We have been fortunate (or foolish) enough to have taken Matilda away on holiday twice already. We travelled to Crete in May 2016 at 14 weeks. And again to Rhodes at 19 weeks.
The pros of taking a baby this small away on a plane is that they tend to sleep for most if not all of the flight. Matilda has been extremely well behaved on planes. So far. Matilda wasn’t weaning so it was just milk. Obviously mamas still boobing your taps come with you. However any formula feeding mums have to think about so much when travelling. Which is a blog for another day if anyone is interested in a checklist for what to take away for a baby in my experience?
The cons. Economy class with a human on your lap. Other people’s germs ( I have a real bug bear about this!) Tutting. I was fuming to walk past a middle aged couple who rolled their eyes at each other when I sat in the aisle opposite them and made a snide comment to their friends in the seats in front. Of course I said nothing. But I paid just as much for the flight as they did and have just as much right as them. Now don’t get me wrong. I was that person crossing my fingers and toes that I wouldn’t be sat next to a baby. So I do get it. Now I hope that any mum/dad could sit next to me and have a cheery hello! Or at the very least the empathetic nod/smile. You know the one.
I have to say Thomson were absolutely fantastic with us. What a lovely touch! Definitely going in the memory box.
Nope that’s not a typo. But whatever you want to call it. Poop explosions are par for the course when it comes to parenting. Matilda has a great knack for hazard level pooping in public. Nothing is safe. I can look back and laugh now but my first solo public changing room poonami occurred on that trip into London when Matilda was 6 weeks old. By this point I was a dab hand at nappies. At home at least. I’m not even sure how the poo got as far as it did. It was a complete outfit change. But it was like a crime scene that changing mat (I bring my own for her to lie on. Those pesky germs again!) I had poop on the packet of wipes, on my shoes, on her changing bag. I panicked. It was one of those double changing rooms. So a succession of far better mothers than I came in and took one look at my shituation and gave me sympathy smiles. I wanted the ground to open up and swallow me.

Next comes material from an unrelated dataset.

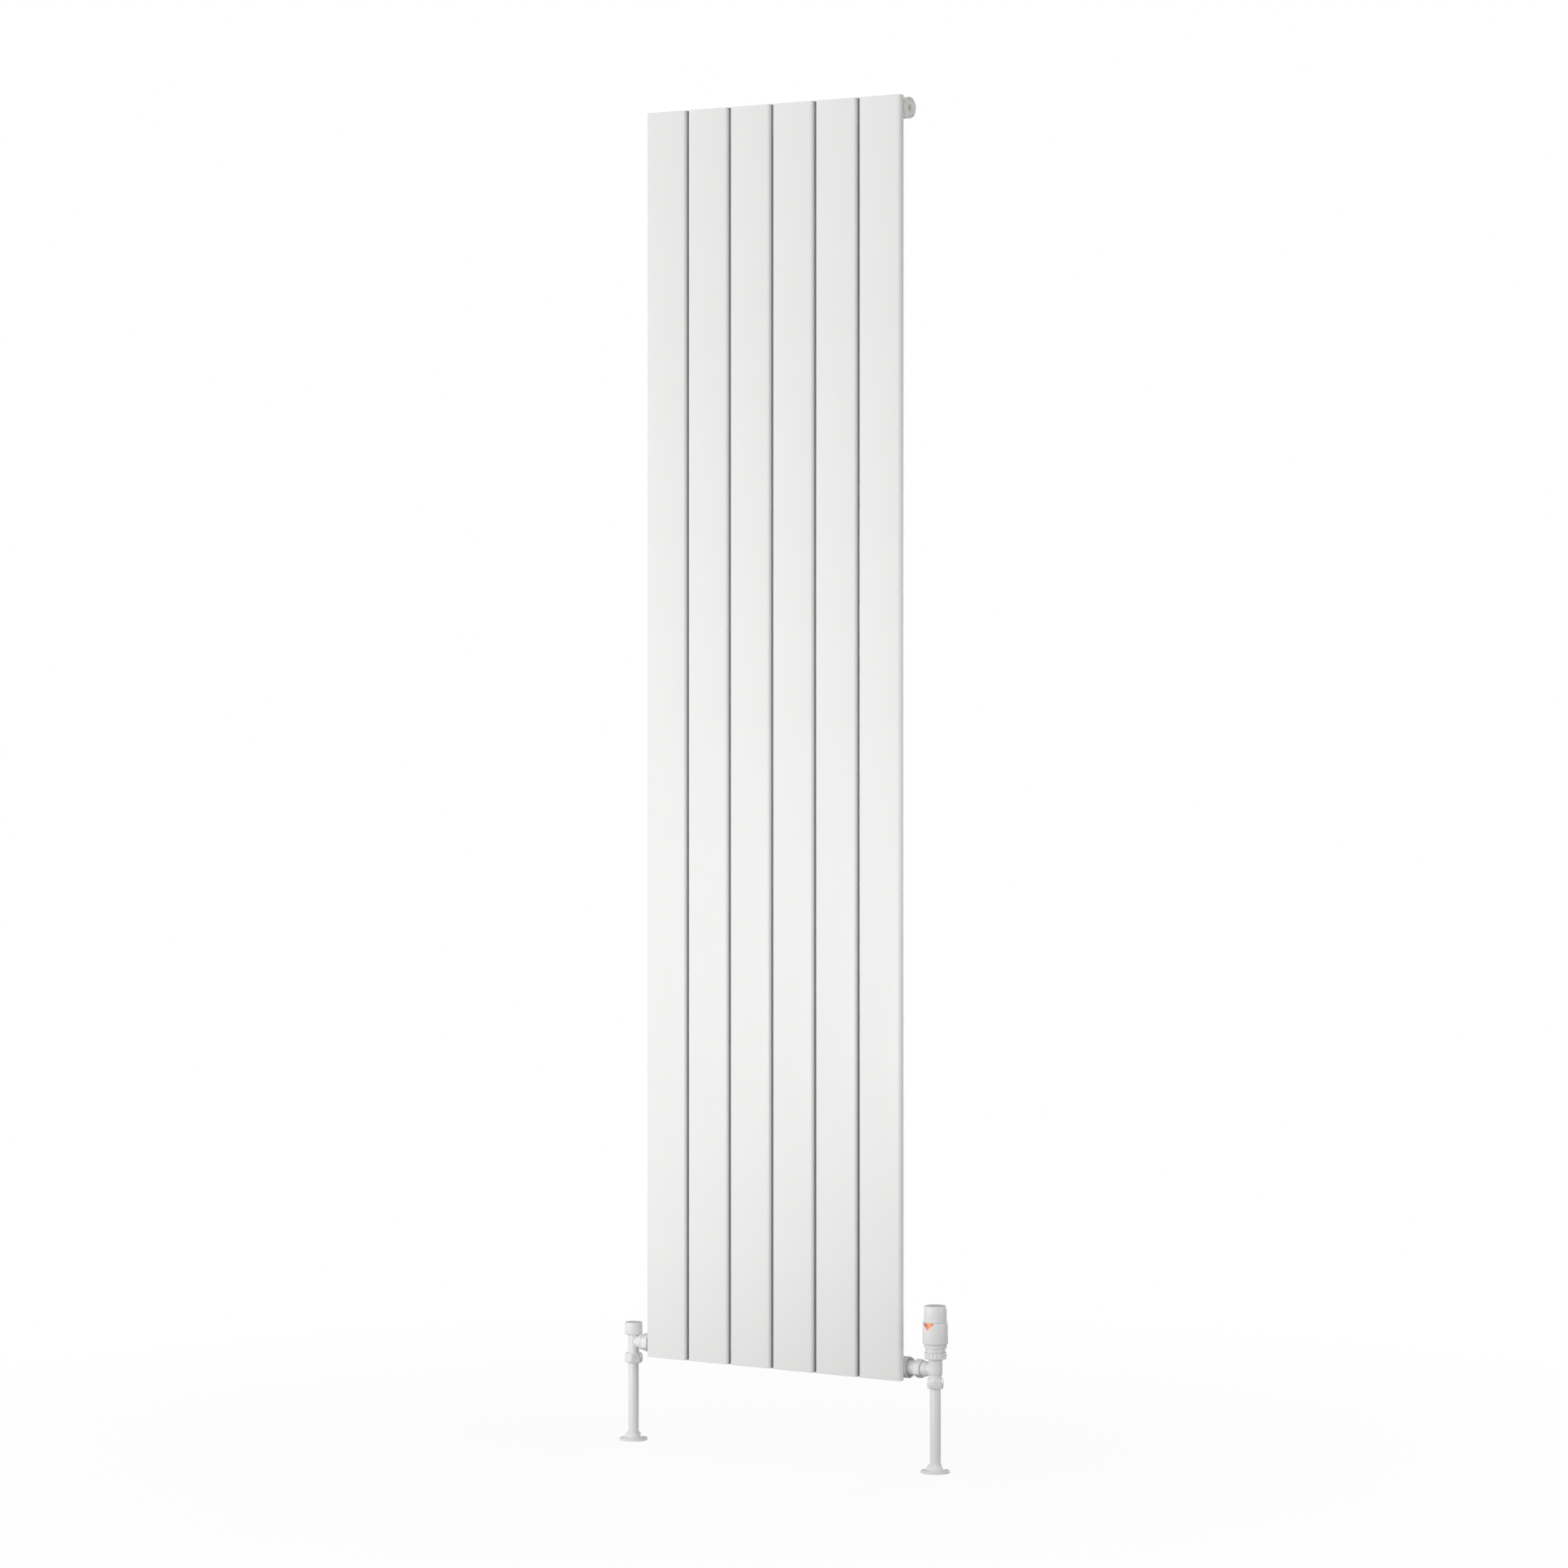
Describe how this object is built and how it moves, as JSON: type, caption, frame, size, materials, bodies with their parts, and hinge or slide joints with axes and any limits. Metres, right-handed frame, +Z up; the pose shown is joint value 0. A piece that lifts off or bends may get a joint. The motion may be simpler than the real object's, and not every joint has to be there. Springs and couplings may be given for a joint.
{
  "type": "radiator with valve",
  "caption": "Tall wall-hung panel radiator with flat vertical panels, a thermostatic valve at one lower corner and a lockshield valve at the other.",
  "frame": {"origin": "on the floor under the middle of the part: half way between the pipe collars' outer edges and half way between the panels' front and the wall plane", "axes": "+X to the right seen from the front, +Y towards the wall, +Z up"},
  "size_m": [0.5652, 0.068, 1.927],
  "materials": {
    "white_paint": "satin powder coat",
    "white_plastic": "semi-gloss moulded",
    "cream_plastic": "matt moulded",
    "copper": "satin copper-coloured metal",
    "brass": "machined",
    "steel": "machined",
    "black_rubber": "matt",
    "grey_nylon": "matt moulded"
  },
  "bodies": {
    "radiator": {"panel_1": "white_paint", "panel_2": "white_paint", "panel_3": "white_paint", "panel_4": "white_paint", "panel_5": "white_paint", "panel_6": "white_paint", "header_bottom": "white_paint", "header_top": "white_paint", "end_bush_bottom_left": "steel", "end_bush_bottom_right": "steel", "end_bush_top_left": "steel", "end_bush_top_right": "steel", "blanking_plug": "cream_plastic", "blanking_plug_seal": "black_rubber", "air_vent_plug": "cream_plastic", "air_vent_seal": "black_rubber", "wall_bracket_lower_left": "white_paint", "wall_bracket_lower_right": "white_paint", "wall_bracket_upper_left": "white_paint", "wall_bracket_upper_right": "white_paint", "isolator_lower_left": "grey_nylon", "isolator_lower_right": "grey_nylon", "isolator_upper_left": "grey_nylon", "isolator_upper_right": "grey_nylon", "trv_tail": "white_paint", "trv_union_nut": "white_paint", "trv_compression_nut": "white_paint", "trv_body": "white_paint", "trv_union_ring": "steel", "trv_stem_spring": "steel", "trv_union_seal": "black_rubber", "trv_stem_seal": "black_rubber", "trv_olive": "brass", "trv_gland": "brass", "trv_ring_nut": "white_plastic", "trv_head_base": "white_plastic", "lockshield_tail": "white_paint", "lockshield_union_nut": "white_paint", "lockshield_compression_nut": "white_paint", "lockshield_body": "white_paint", "lockshield_union_ring": "steel", "lockshield_union_seal": "black_rubber", "lockshield_gland_seal": "black_rubber", "lockshield_olive": "brass", "lockshield_gland_nut": "brass", "pipe_left": "white_paint", "pipe_right": "white_paint"},
    "trv_head": {"trv_sensor": "brass"},
    "trv_knob": {"trv_knob_sleeve": "white_plastic", "trv_knob_cap": "white_plastic", "trv_pointer": "copper"},
    "trv_stem_set": {"trv_stem": "steel", "trv_stem_disc": "black_rubber"},
    "lockshield_cap": {"lockshield_cap": "white_plastic"},
    "lockshield_washer": {"lockshield_washer": "black_rubber"},
    "lockshield_spindle": {"lockshield_spindle": "brass"},
    "bleed_screw": {"bleed_screw": "brass"},
    "collar_left": {"collar_left": "white_plastic"},
    "collar_right": {"collar_right": "white_plastic"}
  },
  "joints": [
    {"name": "trv_knob_turn", "type": "hinge", "parent": "trv_head", "child": "trv_knob", "pos_m": [0.262, -0.0077, 0.2], "axis": [0, 0, 1], "range_deg": [-305, 0]},
    {"name": "trv_head_rise", "type": "slide", "parent": "radiator", "child": "trv_head", "axis": [0, 0, 1], "range_m": [-0.003, 0]},
    {"name": "trv_stem_travel", "type": "slide", "parent": "radiator", "child": "trv_stem_set", "axis": [0, 0, 1], "range_m": [-0.0031, 0], "deforming": ["trv_stem_spring"]},
    {"name": "lockshield_cap_lift", "type": "slide", "parent": "radiator", "child": "lockshield_cap", "axis": [0, 0, 1], "range_m": [0, 0.035]},
    {"name": "lockshield_spindle_turn", "type": "hinge", "parent": "lockshield_washer", "child": "lockshield_spindle", "pos_m": [-0.262, -0.0077, 0.15], "axis": [0, 0, 1], "range_deg": [-360, 360]},
    {"name": "lockshield_washer_lift", "type": "slide", "parent": "radiator", "child": "lockshield_washer", "axis": [0, 0, 1], "range_m": [-0.00155, 0.00155]},
    {"name": "bleed_screw_turn", "type": "hinge", "parent": "radiator", "child": "bleed_screw", "pos_m": [-0.22, -0.0077, 1.9105], "axis": [-1, 0, 0], "range_deg": [0, 360]},
    {"name": "collar_left_slide", "type": "slide", "parent": "radiator", "child": "collar_left", "axis": [0, 0, 1], "range_m": [0, 0.06]},
    {"name": "collar_right_slide", "type": "slide", "parent": "radiator", "child": "collar_right", "axis": [0, 0, 1], "range_m": [0, 0.06]}
  ],
  "couplings": [
    {"joint": "trv_knob_turn", "follows": "trv_head_rise", "rad_per_m": 1745.3},
    {"joint": "trv_stem_travel", "follows": "trv_head_rise", "ratio": 1},
    {"joint": "lockshield_washer_lift", "follows": "lockshield_spindle_turn", "m_per_rad": 0.00023873}
  ]
}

However, the ultimate poonami came on a plane. Just as the seatbelt sign came on for landing. At 2am. Matilda had dealt so well with the heat. No poop explosions on holiday at all. So this came so out of left field. Karl was holding Matilda who was quite happily asleep. He looked at me and just said “Nicola” with panic in his eyes. As soon as we realised the gravity of the situation (Karl’s hand on her bum.. his hand… covered in poop) I began damage limitation. Blankets, muslins, small sleeping children nearby (ok not that one but you get the point) were wrapped round the offender to try and soak it up. Of course we were also sat in the middle of the plane meaning peak smell exposure and also we would be last to leave the plane. I used an entire pack of wipes. Karl had poop on both the front and back of his shorts. I found some later in Matilda’s armpits. It was my worst nightmare as both a mother and a passenger. To the lovely young girl who endured that with us, thank you for not moaning. It meant the world to us. We did it. We got through it. It’s far funnier in hindsight I must say. And so will you. And it’s so worth travelling.
Even now Matilda finds new ways to challenge me in public. Today for example, I prepared an extra oz of milk as it was warm. Which she promptly regurgitated all over my chest and then rubbed her face in it. What can you do?
From someone who was afraid to leave the house with my baby to someone who has experienced all of this…. the fear does lessen and the benefits outweigh the negatives. Memories.